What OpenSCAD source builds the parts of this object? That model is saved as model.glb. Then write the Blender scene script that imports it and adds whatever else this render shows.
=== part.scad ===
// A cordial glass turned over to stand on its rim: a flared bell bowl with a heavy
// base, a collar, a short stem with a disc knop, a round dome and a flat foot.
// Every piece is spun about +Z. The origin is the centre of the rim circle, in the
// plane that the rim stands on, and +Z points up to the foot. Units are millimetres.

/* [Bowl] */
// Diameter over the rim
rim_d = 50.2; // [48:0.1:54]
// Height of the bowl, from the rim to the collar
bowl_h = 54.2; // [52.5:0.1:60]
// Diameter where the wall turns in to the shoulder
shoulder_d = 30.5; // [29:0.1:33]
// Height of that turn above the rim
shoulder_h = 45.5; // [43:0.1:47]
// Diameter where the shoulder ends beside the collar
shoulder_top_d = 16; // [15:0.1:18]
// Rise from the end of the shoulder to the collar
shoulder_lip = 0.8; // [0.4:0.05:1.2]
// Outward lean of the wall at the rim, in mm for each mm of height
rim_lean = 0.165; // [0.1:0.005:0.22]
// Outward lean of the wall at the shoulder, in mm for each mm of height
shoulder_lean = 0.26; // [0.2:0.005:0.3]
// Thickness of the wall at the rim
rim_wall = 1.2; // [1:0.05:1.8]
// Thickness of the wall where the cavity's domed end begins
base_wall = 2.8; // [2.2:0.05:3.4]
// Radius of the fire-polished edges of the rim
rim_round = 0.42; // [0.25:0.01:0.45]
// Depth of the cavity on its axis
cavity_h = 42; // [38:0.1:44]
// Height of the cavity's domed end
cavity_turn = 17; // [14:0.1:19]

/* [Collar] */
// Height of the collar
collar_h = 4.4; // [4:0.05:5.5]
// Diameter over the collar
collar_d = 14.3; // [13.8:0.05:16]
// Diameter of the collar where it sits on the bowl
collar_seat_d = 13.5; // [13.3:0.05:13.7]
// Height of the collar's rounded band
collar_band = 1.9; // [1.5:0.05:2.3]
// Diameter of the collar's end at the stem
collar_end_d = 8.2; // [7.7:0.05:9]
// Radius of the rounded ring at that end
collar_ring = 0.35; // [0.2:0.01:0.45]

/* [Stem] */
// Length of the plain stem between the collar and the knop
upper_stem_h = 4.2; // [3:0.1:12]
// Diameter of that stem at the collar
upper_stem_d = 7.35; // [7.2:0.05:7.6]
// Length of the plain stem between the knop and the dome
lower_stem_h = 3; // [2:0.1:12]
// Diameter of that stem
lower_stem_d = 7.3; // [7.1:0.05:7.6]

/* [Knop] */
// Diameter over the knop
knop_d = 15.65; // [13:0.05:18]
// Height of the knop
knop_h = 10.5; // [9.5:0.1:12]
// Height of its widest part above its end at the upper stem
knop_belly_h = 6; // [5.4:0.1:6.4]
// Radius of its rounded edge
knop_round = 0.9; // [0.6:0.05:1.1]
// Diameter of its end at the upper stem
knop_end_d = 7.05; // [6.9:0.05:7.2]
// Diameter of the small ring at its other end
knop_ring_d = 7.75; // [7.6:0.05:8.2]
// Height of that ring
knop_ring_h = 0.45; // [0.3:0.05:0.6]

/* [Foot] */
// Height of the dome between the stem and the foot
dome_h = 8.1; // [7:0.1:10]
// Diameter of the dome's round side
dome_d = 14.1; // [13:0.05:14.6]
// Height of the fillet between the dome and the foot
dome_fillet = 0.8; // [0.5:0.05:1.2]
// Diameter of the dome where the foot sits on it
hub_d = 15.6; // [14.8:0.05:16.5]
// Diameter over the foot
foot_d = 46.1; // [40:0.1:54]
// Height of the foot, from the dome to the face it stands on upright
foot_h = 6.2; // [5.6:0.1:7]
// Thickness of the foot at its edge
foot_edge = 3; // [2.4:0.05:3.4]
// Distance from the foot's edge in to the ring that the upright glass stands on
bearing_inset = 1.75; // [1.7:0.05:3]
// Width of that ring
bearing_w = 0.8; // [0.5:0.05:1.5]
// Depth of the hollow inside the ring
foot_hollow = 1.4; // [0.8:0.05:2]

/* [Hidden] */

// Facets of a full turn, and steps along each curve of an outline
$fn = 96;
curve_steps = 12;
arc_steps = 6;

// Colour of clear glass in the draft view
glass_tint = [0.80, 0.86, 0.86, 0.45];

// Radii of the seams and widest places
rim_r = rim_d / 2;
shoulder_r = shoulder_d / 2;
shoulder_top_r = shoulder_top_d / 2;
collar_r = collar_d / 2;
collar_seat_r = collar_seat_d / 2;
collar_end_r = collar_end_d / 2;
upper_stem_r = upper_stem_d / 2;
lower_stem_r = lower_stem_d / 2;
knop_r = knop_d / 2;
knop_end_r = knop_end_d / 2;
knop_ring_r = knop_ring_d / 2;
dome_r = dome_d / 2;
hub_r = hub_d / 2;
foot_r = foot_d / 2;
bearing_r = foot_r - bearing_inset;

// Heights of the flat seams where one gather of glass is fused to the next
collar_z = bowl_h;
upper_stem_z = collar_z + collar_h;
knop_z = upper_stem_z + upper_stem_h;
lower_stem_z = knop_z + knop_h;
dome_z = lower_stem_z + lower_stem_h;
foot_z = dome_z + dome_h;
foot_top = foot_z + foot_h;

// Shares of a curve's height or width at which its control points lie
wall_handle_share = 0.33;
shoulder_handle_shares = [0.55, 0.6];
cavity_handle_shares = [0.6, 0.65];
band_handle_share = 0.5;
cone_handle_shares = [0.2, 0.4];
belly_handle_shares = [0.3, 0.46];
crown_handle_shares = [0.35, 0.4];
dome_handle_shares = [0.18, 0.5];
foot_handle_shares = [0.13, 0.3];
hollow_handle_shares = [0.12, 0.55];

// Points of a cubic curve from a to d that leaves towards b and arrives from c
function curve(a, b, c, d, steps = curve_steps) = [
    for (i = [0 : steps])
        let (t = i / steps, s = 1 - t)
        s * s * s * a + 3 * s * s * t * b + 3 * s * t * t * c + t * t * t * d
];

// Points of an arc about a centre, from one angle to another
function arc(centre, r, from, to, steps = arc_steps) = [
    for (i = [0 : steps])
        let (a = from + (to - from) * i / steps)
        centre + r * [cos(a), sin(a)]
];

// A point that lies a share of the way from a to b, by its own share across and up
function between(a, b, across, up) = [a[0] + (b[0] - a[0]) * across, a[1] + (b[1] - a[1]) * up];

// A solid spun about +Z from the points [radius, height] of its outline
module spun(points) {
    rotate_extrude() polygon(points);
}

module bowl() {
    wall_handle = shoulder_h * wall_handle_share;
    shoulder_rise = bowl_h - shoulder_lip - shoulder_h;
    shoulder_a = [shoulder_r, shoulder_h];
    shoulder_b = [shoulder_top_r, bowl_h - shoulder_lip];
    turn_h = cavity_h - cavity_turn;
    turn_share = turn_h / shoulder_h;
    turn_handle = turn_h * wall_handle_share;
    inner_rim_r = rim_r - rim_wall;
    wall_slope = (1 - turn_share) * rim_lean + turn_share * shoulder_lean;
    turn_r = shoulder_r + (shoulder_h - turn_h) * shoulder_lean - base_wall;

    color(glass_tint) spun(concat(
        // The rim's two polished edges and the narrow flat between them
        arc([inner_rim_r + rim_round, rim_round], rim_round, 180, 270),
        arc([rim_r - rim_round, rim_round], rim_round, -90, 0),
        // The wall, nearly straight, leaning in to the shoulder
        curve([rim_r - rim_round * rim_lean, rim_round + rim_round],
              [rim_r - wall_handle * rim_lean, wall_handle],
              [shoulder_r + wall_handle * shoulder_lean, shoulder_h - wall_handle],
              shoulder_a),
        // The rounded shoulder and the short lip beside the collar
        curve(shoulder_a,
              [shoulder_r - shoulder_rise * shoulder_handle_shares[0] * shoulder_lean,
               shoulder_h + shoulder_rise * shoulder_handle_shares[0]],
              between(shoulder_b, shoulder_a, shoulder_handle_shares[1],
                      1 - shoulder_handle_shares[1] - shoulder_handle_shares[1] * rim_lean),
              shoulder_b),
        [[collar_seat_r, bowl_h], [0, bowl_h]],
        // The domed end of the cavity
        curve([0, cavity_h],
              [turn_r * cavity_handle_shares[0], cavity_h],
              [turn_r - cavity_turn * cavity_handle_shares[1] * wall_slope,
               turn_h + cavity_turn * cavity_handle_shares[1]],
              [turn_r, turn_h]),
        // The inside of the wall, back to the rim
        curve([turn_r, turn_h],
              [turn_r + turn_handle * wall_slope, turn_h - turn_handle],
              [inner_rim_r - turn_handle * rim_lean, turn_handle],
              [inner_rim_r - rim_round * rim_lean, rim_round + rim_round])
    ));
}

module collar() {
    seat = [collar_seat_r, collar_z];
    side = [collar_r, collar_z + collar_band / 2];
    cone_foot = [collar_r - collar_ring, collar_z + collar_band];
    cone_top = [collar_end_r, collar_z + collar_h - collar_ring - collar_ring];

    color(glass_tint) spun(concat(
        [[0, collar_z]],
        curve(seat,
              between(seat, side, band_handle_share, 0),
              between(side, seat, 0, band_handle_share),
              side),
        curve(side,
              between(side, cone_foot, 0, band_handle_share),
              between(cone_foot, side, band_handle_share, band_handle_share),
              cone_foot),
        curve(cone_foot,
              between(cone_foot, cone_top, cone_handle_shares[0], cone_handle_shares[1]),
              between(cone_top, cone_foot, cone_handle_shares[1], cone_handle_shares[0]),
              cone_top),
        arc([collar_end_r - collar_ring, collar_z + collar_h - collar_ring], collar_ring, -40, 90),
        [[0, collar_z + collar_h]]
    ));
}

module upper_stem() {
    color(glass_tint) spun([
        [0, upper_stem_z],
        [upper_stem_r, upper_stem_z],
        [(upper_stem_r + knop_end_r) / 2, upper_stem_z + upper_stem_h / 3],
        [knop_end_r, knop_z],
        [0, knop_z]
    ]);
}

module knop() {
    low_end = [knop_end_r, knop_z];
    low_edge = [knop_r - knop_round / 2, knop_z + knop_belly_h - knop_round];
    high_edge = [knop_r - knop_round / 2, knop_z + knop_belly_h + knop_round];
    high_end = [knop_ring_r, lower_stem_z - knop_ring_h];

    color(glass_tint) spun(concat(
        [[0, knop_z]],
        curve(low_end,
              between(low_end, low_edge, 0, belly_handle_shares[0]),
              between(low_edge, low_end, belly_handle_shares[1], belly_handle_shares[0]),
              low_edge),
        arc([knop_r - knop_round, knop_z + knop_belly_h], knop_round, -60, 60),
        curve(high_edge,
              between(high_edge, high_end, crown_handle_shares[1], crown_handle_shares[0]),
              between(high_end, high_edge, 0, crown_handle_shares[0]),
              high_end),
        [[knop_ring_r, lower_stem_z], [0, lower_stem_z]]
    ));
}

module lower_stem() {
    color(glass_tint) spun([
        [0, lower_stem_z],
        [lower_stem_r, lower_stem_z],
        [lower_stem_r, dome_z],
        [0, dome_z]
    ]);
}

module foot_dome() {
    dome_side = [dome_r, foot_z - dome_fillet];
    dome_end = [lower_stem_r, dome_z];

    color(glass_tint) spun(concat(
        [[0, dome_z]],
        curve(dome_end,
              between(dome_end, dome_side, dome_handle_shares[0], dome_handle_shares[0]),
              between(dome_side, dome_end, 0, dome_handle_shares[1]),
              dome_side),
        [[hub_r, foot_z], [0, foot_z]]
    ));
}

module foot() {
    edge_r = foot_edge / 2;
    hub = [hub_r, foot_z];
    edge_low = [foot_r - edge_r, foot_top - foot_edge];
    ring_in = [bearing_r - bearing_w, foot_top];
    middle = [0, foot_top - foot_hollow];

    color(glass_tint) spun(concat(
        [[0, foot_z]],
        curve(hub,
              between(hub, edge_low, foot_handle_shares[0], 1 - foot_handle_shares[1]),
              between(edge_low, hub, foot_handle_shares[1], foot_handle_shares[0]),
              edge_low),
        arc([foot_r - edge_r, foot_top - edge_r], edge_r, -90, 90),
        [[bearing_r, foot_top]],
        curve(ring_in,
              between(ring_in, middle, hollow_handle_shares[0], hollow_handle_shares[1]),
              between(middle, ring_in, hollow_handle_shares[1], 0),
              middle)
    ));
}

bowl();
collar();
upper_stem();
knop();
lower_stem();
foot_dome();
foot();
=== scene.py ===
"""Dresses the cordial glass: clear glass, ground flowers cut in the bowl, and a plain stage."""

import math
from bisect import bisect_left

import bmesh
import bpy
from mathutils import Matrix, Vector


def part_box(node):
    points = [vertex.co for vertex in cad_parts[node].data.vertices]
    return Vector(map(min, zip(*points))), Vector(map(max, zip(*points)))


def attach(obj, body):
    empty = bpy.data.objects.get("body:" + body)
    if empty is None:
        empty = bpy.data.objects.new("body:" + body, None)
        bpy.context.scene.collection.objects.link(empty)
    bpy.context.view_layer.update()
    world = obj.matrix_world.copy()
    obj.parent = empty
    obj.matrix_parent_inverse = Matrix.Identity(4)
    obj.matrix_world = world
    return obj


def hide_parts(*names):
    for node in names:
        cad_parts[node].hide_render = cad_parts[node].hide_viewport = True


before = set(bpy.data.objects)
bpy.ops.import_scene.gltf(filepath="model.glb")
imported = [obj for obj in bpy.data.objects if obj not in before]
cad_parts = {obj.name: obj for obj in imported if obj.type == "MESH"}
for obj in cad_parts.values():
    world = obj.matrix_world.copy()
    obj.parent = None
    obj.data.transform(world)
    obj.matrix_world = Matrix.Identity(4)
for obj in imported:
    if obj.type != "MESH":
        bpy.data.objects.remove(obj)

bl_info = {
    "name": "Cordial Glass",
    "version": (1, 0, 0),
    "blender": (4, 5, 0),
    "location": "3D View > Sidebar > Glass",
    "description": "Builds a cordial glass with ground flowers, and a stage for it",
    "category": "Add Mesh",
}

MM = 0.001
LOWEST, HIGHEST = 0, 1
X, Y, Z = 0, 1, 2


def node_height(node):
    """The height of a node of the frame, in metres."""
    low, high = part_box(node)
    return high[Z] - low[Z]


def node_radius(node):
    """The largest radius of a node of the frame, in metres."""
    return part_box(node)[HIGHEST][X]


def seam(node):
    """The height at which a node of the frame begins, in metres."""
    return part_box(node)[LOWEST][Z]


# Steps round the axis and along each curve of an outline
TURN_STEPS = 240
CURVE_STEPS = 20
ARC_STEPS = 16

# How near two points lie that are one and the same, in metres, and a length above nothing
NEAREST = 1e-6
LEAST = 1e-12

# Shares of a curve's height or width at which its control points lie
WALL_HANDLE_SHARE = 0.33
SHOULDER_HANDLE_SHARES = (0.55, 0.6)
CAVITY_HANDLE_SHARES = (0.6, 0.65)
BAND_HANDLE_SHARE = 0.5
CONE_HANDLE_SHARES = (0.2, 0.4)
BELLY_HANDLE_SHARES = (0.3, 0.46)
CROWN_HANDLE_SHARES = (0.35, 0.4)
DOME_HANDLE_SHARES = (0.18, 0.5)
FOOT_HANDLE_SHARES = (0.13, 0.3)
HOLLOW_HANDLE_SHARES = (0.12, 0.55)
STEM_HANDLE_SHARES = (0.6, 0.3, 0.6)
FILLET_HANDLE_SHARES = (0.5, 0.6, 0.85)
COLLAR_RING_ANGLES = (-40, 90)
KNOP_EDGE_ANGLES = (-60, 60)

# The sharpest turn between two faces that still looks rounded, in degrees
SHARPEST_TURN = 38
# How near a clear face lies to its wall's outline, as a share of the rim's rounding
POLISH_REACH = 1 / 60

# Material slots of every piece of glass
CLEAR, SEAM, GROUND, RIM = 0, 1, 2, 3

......

Your task is to print the lines from the one containing "edge_low = [foot_r" through the one containing "before = set(bpy.data.objects)", exactly and with nothing added.

    edge_low = [foot_r - edge_r, foot_top - foot_edge];
    ring_in = [bearing_r - bearing_w, foot_top];
    middle = [0, foot_top - foot_hollow];

    color(glass_tint) spun(concat(
        [[0, foot_z]],
        curve(hub,
              between(hub, edge_low, foot_handle_shares[0], 1 - foot_handle_shares[1]),
              between(edge_low, hub, foot_handle_shares[1], foot_handle_shares[0]),
              edge_low),
        arc([foot_r - edge_r, foot_top - edge_r], edge_r, -90, 90),
        [[bearing_r, foot_top]],
        curve(ring_in,
              between(ring_in, middle, hollow_handle_shares[0], hollow_handle_shares[1]),
              between(middle, ring_in, hollow_handle_shares[1], 0),
              middle)
    ));
}

bowl();
collar();
upper_stem();
knop();
lower_stem();
foot_dome();
foot();
=== scene.py ===
"""Dresses the cordial glass: clear glass, ground flowers cut in the bowl, and a plain stage."""

import math
from bisect import bisect_left

import bmesh
import bpy
from mathutils import Matrix, Vector


def part_box(node):
    points = [vertex.co for vertex in cad_parts[node].data.vertices]
    return Vector(map(min, zip(*points))), Vector(map(max, zip(*points)))


def attach(obj, body):
    empty = bpy.data.objects.get("body:" + body)
    if empty is None:
        empty = bpy.data.objects.new("body:" + body, None)
        bpy.context.scene.collection.objects.link(empty)
    bpy.context.view_layer.update()
    world = obj.matrix_world.copy()
    obj.parent = empty
    obj.matrix_parent_inverse = Matrix.Identity(4)
    obj.matrix_world = world
    return obj


def hide_parts(*names):
    for node in names:
        cad_parts[node].hide_render = cad_parts[node].hide_viewport = True


before = set(bpy.data.objects)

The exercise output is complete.